Within the past few years, (hot end) automated control loops have become available for controlling gob weight, ware spacing, mould temperature, plunger process and vertical glass distribution. It is to be expected that in the near future, more control loops will become available. Experience shows that all different control loops once applied basically have the same positive effect; the process variation is reduced and the bottles show less shift in glass distribution and have less defects. These control loops help the operator. But don’t forget that these automated control loops are not effective if the parts are wear out. In that case the operator must be noticed in time and replace the wear out parts.
In this article we have given a recipe for change in order to create a new world of container glass forming. In this new world with mainly machine interpretation and control by sensors, robots, data, artificial intelligence and automation, a step wise change in the level of forming process control will become feasible.
This step wise change in the level of forming process control pays off: with the right tools, focus and ambition, the container glass industry is able to do 25% better then today! Of course this step wise change will not happen overnight. Step by step one moves from more experienced base to more science based, and from more manual control to more automatic control.

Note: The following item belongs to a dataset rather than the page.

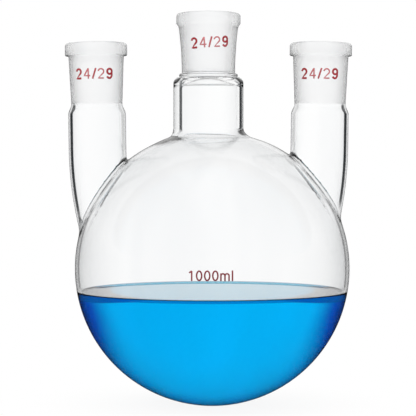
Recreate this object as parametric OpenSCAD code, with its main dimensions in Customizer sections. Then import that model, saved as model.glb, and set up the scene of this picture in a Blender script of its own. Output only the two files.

And yes, this new environment for sure is more attractive for millenniums, and due to a higher level of automation health and safety is becoming less of a burden, and flexibility and complexity are better taken care of. But most importantly this “new” forming process creates bottles and jars with much less glass wall thickness variations and much higher efficiency levels. Lighter and stronger containers, produced with much less defects at higher speed and less human dependency are the result.